[Task description]
Below are the records. Gather each line that holds "Blender".

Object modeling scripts
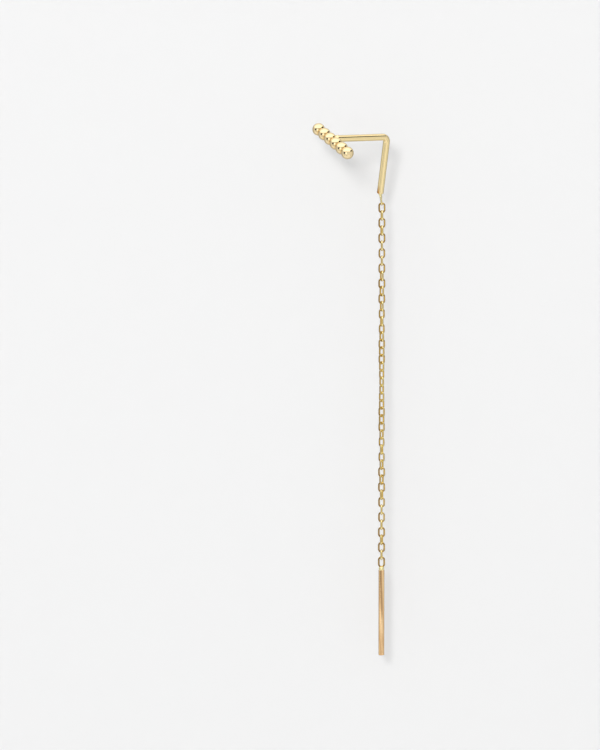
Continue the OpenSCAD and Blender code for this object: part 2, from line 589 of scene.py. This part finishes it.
# One draw line on its front, a little aslant, is dark with old polish under the solder
LINE_ASIDE = -0.06 * MM
LINE_SLANT = 0.02
LINE_BROWN = (0.38, 0.23, 0.11)
height = stick_place.node("ShaderNodeSeparateXYZ", sockets={"Vector": stick_place}, out="Z")
below = stick_top - height
from_line = along(stick_place, to_right) - LINE_ASIDE - below * LINE_SLANT
from_line = from_line.maths("ABSOLUTE", from_line)
dark_line = (
    (1.0 - smooth_step(from_line, 0.07 * MM, 0.17 * MM))
    * (1.0 - smooth_step(below, 4.5 * MM, 8.0 * MM))
    * smooth_step(along(stick_place, to_viewer), 0.0, 0.1 * MM)
)
finish_metal(
    stick_metal,
    colour=blend_colours(dark_line * 0.85, stick_gold, LINE_BROWN),
    roughness=draw_lines * 0.12 + 0.18,
    bump_height=draw_lines,
    bump_depth=0.004 * MM,
)
settle(stick, "threading_stick", upright, no_shift, stick_metal, "drop")
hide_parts("end_stick")

DOME_R = 0.38 * MM
DOME_H = 0.5 * MM
DOME_EDGE = DOME_R * 0.75
DOME_ROOT = 0.03 * MM
alone()
bpy.ops.mesh.primitive_circle_add(
    vertices=STICK_SIDES, radius=DOME_R, location=(pivot.x, pivot.y, stick_top - DOME_ROOT),
    fill_type="NGON"
)
bpy.ops.object.transform_apply(location=True, rotation=True, scale=True)
solder_dome = bpy.context.object
bpy.ops.object.mode_set(mode="EDIT")
bpy.ops.mesh.select_all(action="SELECT")
bpy.ops.mesh.extrude_region_move(TRANSFORM_OT_translate={"value": (0, 0, DOME_H + DOME_ROOT)})
bpy.ops.mesh.bevel(affect="EDGES", offset=DOME_EDGE, segments=8)
close_shell(TINY / 4)
settle(solder_dome, "solder_dome", upright, no_shift, solder_metal, "drop")

# The link on the stick has a little play, so that it can swing out square to the chain
END_PLAY = 0.06 * MM
end_link = make_link(LINK_PITCH + 2 * LINK_WIRE + END_PLAY)
end_turn = Euler((0, 0, FIRST_TURN + LINK_COUNT * LINK_TURN))
end_place = Vector((pivot.x, pivot.y, first_z - LINK_COUNT * LINK_PITCH + END_PLAY / 2))
settle(end_link, "end_link", end_turn, end_place, chain_metal, "drop")
mark_link(end_link)

alone()
pattern.select_set(True)
bpy.ops.object.delete()


# Studio: a plain pale wall stands just behind the chain, square to the view, with a pale floor.
# Soft lights from the upper left throw the faint shadows. The polished gold mirrors a dim tent with
# a bright softbox overhead and a few dark cards, which give it its bright patches and dark lines.
WALL_GAP = 6.0 * MM
WALL_GREY = 0.76
WALL_WIDE = 0.8
FLOOR_Z = -140 * MM
FLOOR_WIDE = 4.0
WORLD_GREY = (0.840, 0.841, 0.844)
chain_spot = Vector((pivot.x, pivot.y, look_at.z))
wall_spot = chain_spot - to_viewer * WALL_GAP

wall_paint = bpy.data.materials.new("pale_wall")
wall_paint.use_nodes = True
wall_paint.node_tree.nodes.clear()
paint = Shade(wall_paint.node_tree)
side = paint.node("ShaderNodeNewGeometry", out="Backfacing")
front = paint.node("ShaderNodeBsdfDiffuse", sockets={"Color": tint((WALL_GREY,) * 3)})
behind = paint.node("ShaderNodeBsdfTransparent")
seen = paint.node("ShaderNodeMixShader", sockets={0: side, 1: front, 2: behind})
paint.node("ShaderNodeOutputMaterial", sockets={"Surface": seen})

alone()
bpy.ops.mesh.primitive_plane_add(size=WALL_WIDE)
wall = bpy.context.object
wall.name = "studio_wall"
wall_turn = to_viewer.to_track_quat("Z", "Y").to_matrix().to_4x4()
wall.matrix_world = Matrix.Translation(wall_spot) @ wall_turn
bpy.ops.object.transform_apply(location=True, rotation=True, scale=True)
wall.data.materials.append(wall_paint)

floor_paint = bpy.data.materials.new("pale_floor")
floor_paint.use_nodes = True
floor_surface = floor_paint.node_tree.nodes["Principled BSDF"]
floor_surface.inputs["Base Color"].default_value = tint((WALL_GREY,) * 3)
floor_surface.inputs["Roughness"].default_value = 0.9
alone()
bpy.ops.mesh.primitive_plane_add(size=FLOOR_WIDE, location=(0, 0, FLOOR_Z))
floor = bpy.context.object
floor.name = "studio_floor"
bpy.ops.object.transform_apply(location=True, rotation=True, scale=True)
floor.data.materials.append(floor_paint)
for surface in (wall, floor):
    surface.visible_glossy = False

world = bpy.data.worlds.new("pale_studio")
bpy.context.scene.world = world
world.use_nodes = True
world.node_tree.nodes["Background"].inputs["Color"].default_value = tint(WORLD_GREY)
world.node_tree.nodes["Background"].inputs["Strength"].default_value = 1.0
bpy.context.scene.view_settings.view_transform = "Standard"


def aim(turn, rise, away):
    """A point this far from the post, turned to the right of the camera and raised, in degrees."""
    across, upwards = math.radians(turn), math.radians(rise)
    level = to_viewer * math.cos(across) + to_right * math.sin(across)
    return (level * math.cos(upwards) + Vector((0, 0, math.sin(upwards)))) * away


def add_light(name, place, size, watts):
    """A square soft light that shows in no reflection."""
    light = bpy.data.lights.new(name, "AREA")
    light.size = size
    light.energy = watts
    lamp = bpy.data.objects.new(name, light)
    bpy.context.scene.collection.objects.link(lamp)
    lamp.location = place
    lamp.rotation_euler = place.to_track_quat("Z", "Y").to_euler()
    lamp.visible_glossy = False
    lamp.visible_camera = False


add_light("front_soft_light", aim(-1.4, 7.2, 1.5), 0.09, 2.0)
add_light("side_soft_light", aim(-9.5, 13.8, 1.7), 0.32, 8.8)


GLOW_TINT = (1.0, 0.98, 0.94)


def show_in_metal_alone(thing, name, strength_at):
    """Gives the thing a glow that only the polished surfaces mirror, worked out from its place."""
    glow = bpy.data.materials.new(name)
    glow.use_nodes = True
    glow.node_tree.nodes.clear()
    place = Shade(glow.node_tree).node("ShaderNodeTexCoord", out="Object")
    light = place.node(
        "ShaderNodeEmission", sockets={"Color": tint(GLOW_TINT), "Strength": strength_at(place)}
    )
    place.node("ShaderNodeOutputMaterial", sockets={"Surface": light})
    thing.name = name
    thing.data.materials.append(glow)
    thing.visible_camera = False
    thing.visible_diffuse = False
    thing.visible_shadow = False


# The tent: its ceiling is a softbox, its walls are dimmer, and it is darkest behind the earring
TENT_R = 1.6
TENT_SIDES = 0.85
TENT_FLOOR = 1.02
TENT_CEILING = 1.6
CEILING_FROM = math.radians(26)
CEILING_BLUR = 0.10
BEHIND_SHARE = 0.62
BEHIND_BLUR = 0.4
FLOOR_FROM, FLOOR_TO = 0.35, 0.6


def tent_glow(place):
    way = place.node("ShaderNodeVectorMath", {"operation": "NORMALIZE"}, {0: place})
    height = way.node("ShaderNodeSeparateXYZ", sockets={"Vector": way}, out="Z")
    facing = way.node(
        "ShaderNodeVectorMath", {"operation": "DOT_PRODUCT"}, {0: way, 1: to_viewer}, out="Value"
    )
    edge = math.sin(CEILING_FROM)
    ceiling = smooth_step(height, edge - CEILING_BLUR, edge + CEILING_BLUR)
    dimming = 1.0 - smooth_step(facing * -1.0, 0.0, BEHIND_BLUR) * (1.0 - BEHIND_SHARE)
    floor_light = smooth_step(height * -1.0, FLOOR_FROM, FLOOR_TO)
    floor_light = floor_light * (TENT_FLOOR - TENT_SIDES)
    return (ceiling * (TENT_CEILING - TENT_SIDES) + TENT_SIDES + floor_light) * dimming


alone()
bpy.ops.mesh.primitive_uv_sphere_add(segments=48, ring_count=24, radius=TENT_R)
show_in_metal_alone(bpy.context.object, "studio_tent", tent_glow)


def add_card(name, turn, rise, wide, tall, away, strength=0.02):
    """A flat card that faces the earring, with its direction and size in degrees."""
    place = aim(turn, rise, away)
    facing = place.to_track_quat("-Z", "Y").to_matrix().to_4x4()
    sides = [2 * away * math.tan(math.radians(angle / 2)) for angle in (wide, tall)]
    alone()
    bpy.ops.mesh.primitive_plane_add(size=1.0)
    card = bpy.context.object
    card.matrix_world = Matrix.Translation(place) @ facing @ Matrix.Diagonal((*sides, 1, 1))
    bpy.ops.object.transform_apply(location=True, rotation=True, scale=True)
    show_in_metal_alone(card, name, lambda place: strength)


add_card("left_dark_card", -58, 1, 30, 26, 0.36)
add_card("front_white_card", -22, -4, 24, 34, 0.37, strength=1.6)
add_card("leg_middle_card", -15, -43, 12, 30, 0.36, strength=0.62)
add_card("leg_right_card", 74, -38, 18, 30, 0.36, strength=0.70)
add_card("low_left_card", -54, -31, 22, 18, 0.36, strength=0.60)
add_card("right_dark_card", 84, 30, 44, 20, 0.36)
add_card("frame_dark_card", -5, 22, 110, 5, 0.36)
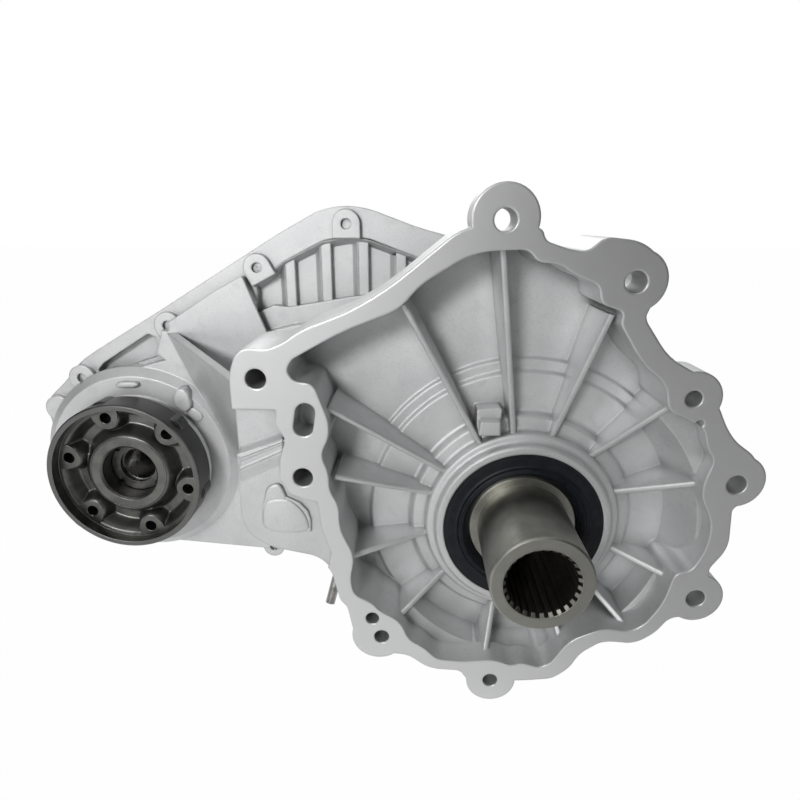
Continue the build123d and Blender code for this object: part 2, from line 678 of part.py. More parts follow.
# Ball bearings: (name, bore radius, outer radius, y0, y1, balls, axis)
bearing_list = [
    ("input_bearing", journal_r, input_bearing_r, input_bearing_y0, input_bearing_y1, 13, A),
    ("sleeve_front_bearing", 27.5, 45.0, 117.0, 128.0, 14, A),
    ("sleeve_rear_bearing", 27.5, 45.0, 162.0, 173.0, 14, A),
    ("front_output_bearing", 22.5, 37.5, front_bearing_y0, front_bearing_y1, 12, F),
    ("front_output_rear_bearing", 20.0, 34.0, 160.0, 175.0, 12, F),
    ("rear_output_bearing", 20.0, 40.0, rear_bearing_y0, rear_bearing_y1, 9, A),
]
for name, bore_r, outer_r, y0, y1, count, at in bearing_list:
    with BuildPart() as outer:
        outer_race(bore_r, outer_r, y0, y1, at)
    outer.part.label = name + "_outer"
    export_step(outer.part, "parts/" + name + "_outer.step")
    with BuildPart() as inner:
        inner_race(bore_r, outer_r, y0, y1, at)
    inner.part.label = name + "_inner"
    export_step(inner.part, "parts/" + name + "_inner.step")
    with BuildPart() as balls:
        ball_set(bore_r, outer_r, y0, y1, count, at)
    balls.part.label = name + "_balls"
    export_step(balls.part, "parts/" + name + "_balls.step")

# Input shaft with its internal spline, and the planet carrier on its rear end
with BuildPart() as input_shaft:
    turned(
        [
            (spline_minor_r, tube_front_y), (tube_r - 1.0, tube_front_y), (tube_r, tube_front_y + 1.0),
            (tube_r, journal_y0), (journal_r - 1.2, journal_y0), (journal_r, journal_y0 + 1.2),
            (journal_r, 49.0), (36.0, 49.0), (36.0, 54.0), (24.0, 58.0), (24.0, 106.0), (16.4, 110.0),
            (16.4, 215.0), (0, 215.0), (0, 206.0), (9.0, 206.0), (9.0, 60.0), (16.0, 56.0),
            (16.0, spline_y1 + 3), (spline_minor_r, spline_y1),
        ]
    )
    with BuildSketch(Plane.XZ.offset(-spline_y1)) as slots:
        with PolarLocations(spline_major_r - 1.05, spline_teeth):
            Rectangle(2.5, 2.1)
    extrude(slots.sketch, amount=spline_y1 - tube_front_y + 1, dir=(0, -1, 0), mode=Mode.SUBTRACT)
    turned(
        [
            (0, tube_front_y - 1), (spline_major_r + 0.3, tube_front_y - 1),
            (spline_major_r + 0.3, tube_front_y + 0.2), (spline_minor_r - 0.1, tube_front_y + 2.1),
            (0, tube_front_y + 2.1),
        ],
        mode=Mode.SUBTRACT,
    )
    turned([(15.6, 213.0), (17, 213.0), (17, 214.6), (15.6, 214.6)], mode=Mode.SUBTRACT)
input_shaft.part.label = "input_shaft"
export_step(input_shaft.part, "parts/input_shaft.step")

with BuildPart() as planet_carrier:
    tube(52.0, 29.0, 176.5, 182.0)
    tube(52.0, 16.4, 204.5, 213.0)
    for i in range(planet_count):
        a0 = 30.0 + 120.0 * i
        with BuildSketch(Plane.XZ.offset(-206)) as post:
            with BuildLine():
                out_a, out_m, out_b = [polar(50.5, radians(a0 + d)) for d in (-24, 0, 24)]
                in_a, in_m, in_b = [polar(30.0, radians(a0 + d)) for d in (-9, 0, 9)]
                ThreePointArc(out_a, out_m, out_b)
                Line(out_b, in_b)
                ThreePointArc(in_b, in_m, in_a)
                Line(in_a, out_a)
            make_face()
        extrude(post.sketch, amount=26, dir=(0, -1, 0))
        disc(7.0, 175, 214, polar(carrier_r, radians(90 + 120 * i)), Mode.SUBTRACT)
planet_carrier.part.label = "planet_carrier"
export_step(planet_carrier.part, "parts/planet_carrier.step")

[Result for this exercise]
Continue the OpenSCAD and Blender code for this object: part 2, from line 589 of scene.py. This part finishes it.
Continue the build123d and Blender code for this object: part 2, from line 678 of part.py. More parts follow.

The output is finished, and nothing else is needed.